No Country For Old Men'deki Anton Chigurh Neden İnsanın Aklına Kazınan Bir Kötü?

no country for old men... sinema dünyasının en ürkütücü ve sarsıcı karakterlerinden biri olan anton chigurh'a sahip film. ve karakter bunu neredeyse hiçbir insanı tepki, mimik kullanmadan sağlıyor. sessiz bir ölüm fısıltısı gibi.
sinemada, edebiyatta genelde kötü karakterle, psikopatla bağ kurulabilir. amacını, motivasyonunu bilirsek, ona zihinsel bir alan açarız. joker, hannibal lecter, patrick bateman gibi karakterler neden böyle olduklarının arka planıyla gelirler. çocukluk travması, sevgi eksikliği, toplum tarafından dışlanma, intikam duygusu… “ben de olsam belki böyle davranırdım” düşüncesi zihinde belirebilir. chigurh için böyle bir şey mümkün değil. geçmişi bilinmiyor, gerekçesi yok, empati bile kuramıyorsun, çünkü insan gibi bile değil. bir varlık, kavram gibi sadece. izleyiciden çok keskin bir çizgiyle ayrılmış. diğer kötüler gibi anlaşılabilir değil, kesinlikle erişilemez.

izleyicinin bilinçaltıyla oynamak için özellikle böyle yazılmış gibi
uncanny valley denilen psikolojik bir fenomen var. insan olmayan bir şey ne kadar insana benzerse o kadar rahatsız edici olur. insanlık sınırında dolaşan ama ruhsuz şeyler zihnimizin arkasında bir yerlerde alarm zilleri çaldırır. chigurh'un görüntüsünde insani rahatsız eden bir şeyler var. yüzünde neredeyse hiç mimik yok; ne mutlu, ne öfkeli, donmuş gibi. bir robot gibi tekdüze ve duygusuz, tonlamasız konuşuyor. göz teması kuruyor ama duygusal hiçbir bilgi vermiyor. gülümsemiyor, kaş çatmıyor, ses tonu değişmiyor. bakışlarının içi boş, gözbebeklerinin ardında sanki bir benlik yok. karşımızdakini anlamak için mikro ifadelere bağlıyız, chigurh'ta bunlar sıfır. bu da içgüdüsel olarak bizi alarma geçiriyor. ortada sadece bir insan görüntüsü var, konuşuyor, karar veriyor. bu da bizi tedirgin ediyor. insan olup olmadığına karar verememek, tehlikeyi ayırt edememek demek. insan beyni bir şeyi tehdit olarak tanımlarken sezgileriyle hareket eder. bir şey insana benziyor ama insanı olmayan davranışlar sergiliyorsa, beyin bir şeylerin yanlış olduğunu seziyor. chigurh da kamufle olmuş bir yırtıcı gibi.

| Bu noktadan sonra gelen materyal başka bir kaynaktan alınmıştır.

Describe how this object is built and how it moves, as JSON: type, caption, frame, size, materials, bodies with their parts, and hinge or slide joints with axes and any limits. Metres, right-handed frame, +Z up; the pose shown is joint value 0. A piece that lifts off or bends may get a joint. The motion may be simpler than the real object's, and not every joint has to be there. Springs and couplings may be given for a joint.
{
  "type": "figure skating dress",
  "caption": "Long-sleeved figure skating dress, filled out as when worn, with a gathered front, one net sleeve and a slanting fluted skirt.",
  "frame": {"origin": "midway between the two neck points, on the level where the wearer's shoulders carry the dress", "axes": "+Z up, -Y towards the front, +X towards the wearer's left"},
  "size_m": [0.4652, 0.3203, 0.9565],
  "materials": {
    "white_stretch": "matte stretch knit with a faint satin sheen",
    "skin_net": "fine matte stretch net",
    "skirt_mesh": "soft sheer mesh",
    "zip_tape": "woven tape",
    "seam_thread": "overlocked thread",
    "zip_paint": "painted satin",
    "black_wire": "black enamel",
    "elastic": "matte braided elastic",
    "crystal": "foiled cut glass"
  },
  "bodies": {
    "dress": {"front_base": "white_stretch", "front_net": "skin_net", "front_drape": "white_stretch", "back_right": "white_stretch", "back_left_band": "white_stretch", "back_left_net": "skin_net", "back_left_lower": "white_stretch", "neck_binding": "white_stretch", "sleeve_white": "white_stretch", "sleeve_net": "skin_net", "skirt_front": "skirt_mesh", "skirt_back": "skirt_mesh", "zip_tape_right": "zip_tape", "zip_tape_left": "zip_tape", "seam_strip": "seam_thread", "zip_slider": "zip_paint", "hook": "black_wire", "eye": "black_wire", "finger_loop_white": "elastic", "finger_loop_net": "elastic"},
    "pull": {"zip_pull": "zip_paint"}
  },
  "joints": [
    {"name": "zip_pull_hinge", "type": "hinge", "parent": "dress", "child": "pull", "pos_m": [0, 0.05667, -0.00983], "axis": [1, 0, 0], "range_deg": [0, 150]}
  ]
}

bir de karakter nasıl desem... zamanın dışında gibi. yürüyüşü, konuşma temposu, tepkileri sanki zamanla senkronize değil. hareketleri çok yavaş, planlı, sabırlı. sonsuza kadar vakti varmış gibi. kaza geçiriyor, arabası parçalanıyor, kolu kırılıyor, hiçbir tepki vermiyor. o halde kalkıp iki çocuğun yanına gidiyor, para veriyor, yavaşça yürüyüp gidiyor. sanki ne ölümle, ne de yaşamla bağlantısı var. zamanı yok, sadece yönü var; momentum gibi.

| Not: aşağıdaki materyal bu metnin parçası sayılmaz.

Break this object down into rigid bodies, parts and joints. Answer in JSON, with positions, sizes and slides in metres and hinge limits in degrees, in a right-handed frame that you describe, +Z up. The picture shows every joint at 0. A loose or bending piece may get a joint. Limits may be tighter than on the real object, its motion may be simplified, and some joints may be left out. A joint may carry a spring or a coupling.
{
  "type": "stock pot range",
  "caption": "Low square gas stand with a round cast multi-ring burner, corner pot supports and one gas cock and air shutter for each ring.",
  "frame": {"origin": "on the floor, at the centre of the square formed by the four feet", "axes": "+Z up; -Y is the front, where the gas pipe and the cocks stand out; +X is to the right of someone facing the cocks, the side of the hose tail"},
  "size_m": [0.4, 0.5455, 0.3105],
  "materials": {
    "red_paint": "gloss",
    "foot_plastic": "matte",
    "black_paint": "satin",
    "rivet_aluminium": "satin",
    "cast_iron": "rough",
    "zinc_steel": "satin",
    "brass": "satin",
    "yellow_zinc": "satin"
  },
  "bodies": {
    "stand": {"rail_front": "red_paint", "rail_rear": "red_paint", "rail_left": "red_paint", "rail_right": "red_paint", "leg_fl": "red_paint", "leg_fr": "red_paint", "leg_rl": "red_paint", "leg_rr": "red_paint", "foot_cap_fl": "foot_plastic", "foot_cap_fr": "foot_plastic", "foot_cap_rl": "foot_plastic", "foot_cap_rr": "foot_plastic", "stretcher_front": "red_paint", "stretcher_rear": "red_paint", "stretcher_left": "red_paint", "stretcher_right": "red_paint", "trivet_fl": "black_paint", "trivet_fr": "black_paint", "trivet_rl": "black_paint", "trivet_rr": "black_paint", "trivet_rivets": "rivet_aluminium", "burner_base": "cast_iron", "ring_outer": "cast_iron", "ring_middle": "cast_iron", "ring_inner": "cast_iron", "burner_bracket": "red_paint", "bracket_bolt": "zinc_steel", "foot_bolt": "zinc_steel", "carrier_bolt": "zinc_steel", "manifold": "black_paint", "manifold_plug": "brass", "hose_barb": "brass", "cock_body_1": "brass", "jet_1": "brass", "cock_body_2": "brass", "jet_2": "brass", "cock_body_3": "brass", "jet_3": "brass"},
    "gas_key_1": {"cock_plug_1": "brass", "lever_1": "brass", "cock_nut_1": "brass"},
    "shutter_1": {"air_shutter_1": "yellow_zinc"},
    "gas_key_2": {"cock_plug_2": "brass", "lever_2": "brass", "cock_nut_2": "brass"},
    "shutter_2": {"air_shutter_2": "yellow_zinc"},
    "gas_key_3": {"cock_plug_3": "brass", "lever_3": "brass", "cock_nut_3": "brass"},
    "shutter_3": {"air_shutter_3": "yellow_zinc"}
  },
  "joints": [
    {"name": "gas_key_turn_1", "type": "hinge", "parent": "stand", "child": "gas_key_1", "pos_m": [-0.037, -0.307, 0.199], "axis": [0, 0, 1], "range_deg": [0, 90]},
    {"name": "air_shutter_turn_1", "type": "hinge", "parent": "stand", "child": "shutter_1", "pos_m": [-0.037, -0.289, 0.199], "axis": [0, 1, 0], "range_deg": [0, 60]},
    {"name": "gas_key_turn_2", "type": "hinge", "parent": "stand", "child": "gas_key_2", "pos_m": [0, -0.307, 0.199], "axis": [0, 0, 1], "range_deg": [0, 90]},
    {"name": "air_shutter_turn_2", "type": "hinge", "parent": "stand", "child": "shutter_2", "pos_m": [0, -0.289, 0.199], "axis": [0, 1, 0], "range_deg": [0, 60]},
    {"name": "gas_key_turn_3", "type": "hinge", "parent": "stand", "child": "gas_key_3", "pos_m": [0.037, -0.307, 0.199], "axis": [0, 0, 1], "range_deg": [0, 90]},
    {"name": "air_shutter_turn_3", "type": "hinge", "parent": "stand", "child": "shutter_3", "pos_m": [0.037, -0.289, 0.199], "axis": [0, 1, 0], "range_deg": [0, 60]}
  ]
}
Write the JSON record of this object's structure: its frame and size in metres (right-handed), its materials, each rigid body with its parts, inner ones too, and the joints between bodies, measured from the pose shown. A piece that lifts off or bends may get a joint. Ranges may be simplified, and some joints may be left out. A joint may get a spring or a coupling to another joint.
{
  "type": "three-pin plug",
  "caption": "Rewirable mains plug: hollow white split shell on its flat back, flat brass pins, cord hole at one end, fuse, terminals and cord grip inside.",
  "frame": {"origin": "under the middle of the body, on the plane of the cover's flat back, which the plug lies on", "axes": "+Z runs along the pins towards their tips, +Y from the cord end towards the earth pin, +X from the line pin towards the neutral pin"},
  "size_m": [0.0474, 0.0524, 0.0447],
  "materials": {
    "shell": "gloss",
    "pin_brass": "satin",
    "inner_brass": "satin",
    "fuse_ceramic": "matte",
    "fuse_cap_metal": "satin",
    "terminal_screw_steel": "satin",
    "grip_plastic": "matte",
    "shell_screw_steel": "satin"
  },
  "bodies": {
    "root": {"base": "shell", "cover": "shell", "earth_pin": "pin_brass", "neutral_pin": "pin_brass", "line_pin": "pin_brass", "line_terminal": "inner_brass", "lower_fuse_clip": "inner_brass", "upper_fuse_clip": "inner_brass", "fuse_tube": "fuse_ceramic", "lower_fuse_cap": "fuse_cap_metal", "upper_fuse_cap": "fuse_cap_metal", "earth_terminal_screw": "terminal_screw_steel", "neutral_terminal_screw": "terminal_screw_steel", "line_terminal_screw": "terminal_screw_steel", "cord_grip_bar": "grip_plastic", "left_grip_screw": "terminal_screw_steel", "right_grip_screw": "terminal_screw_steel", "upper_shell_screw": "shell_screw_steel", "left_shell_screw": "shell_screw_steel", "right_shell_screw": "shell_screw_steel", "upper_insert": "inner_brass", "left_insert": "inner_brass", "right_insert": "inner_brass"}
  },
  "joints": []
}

chigurh, doğa yasası gibi yazılmış bir karakter. neredeyse bir doğal kuvvet. fırtına gibi, deprem gibi. durmuyor, anlamıyor, ikna olmuyor. sadece ilerliyor. belki de entropinin yürüyen hali. onun geçtiği her yerde düzen bozuluyor. planlar bozuluyor, karakterler dağılıyor, hiçbir şey başladığı gibi kalmıyor. o geldikten sonra hiçbir şey eski haline dönemiyor.